Perelandra (also titled Voyage to Venus in a later edition published by Pan Books ) is the second book in the Space Trilogy of C. S. Lewis.


The story begins with the philologist Ransom, some years after his return from Mars at the end of Out of the Silent Planet. With angelic help, he travels to Venus, a new Garden of Eden with a new Adam and Eve, to oppose the diabolically inspired human physicist Professor Weston who is tempting the Eve figure. His mission accomplished, he returns, rather reluctantly, to Earth to continue the fight against the forces of evil on their own territory.

Perelandra was published in 1943, one year after A Preface to Paradise Lost, and it deals with many of the same issues: the value of hierarchy, the dullness of Satan, and the nature of unfallen sexuality, for instance.
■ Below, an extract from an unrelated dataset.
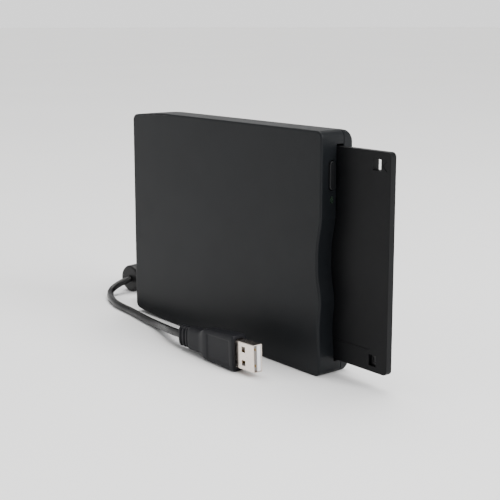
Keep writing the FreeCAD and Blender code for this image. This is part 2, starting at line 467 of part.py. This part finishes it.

To an extent, it can be viewed as a commentary on Milton's poem but a commentary which is intelligible to a reader ignorant of the original.

In addition, one of the key sequences of the story is Ransom's descent into the underground caverns of the planet, followed by a period of physical and mental rest in a healing grove, and climaxing with a vision of the essential truth of life in the Solar System, and possibly of the nature of God: strongly parallelling the journeys of Dante in the Divine Comedy.

The third volume of the trilogy, That Hideous Strength, is set on Earth and, perhaps inevitably, has rather a different tone than the prior two volumes; Ransom is a key character but is "off-stage" for much of the action.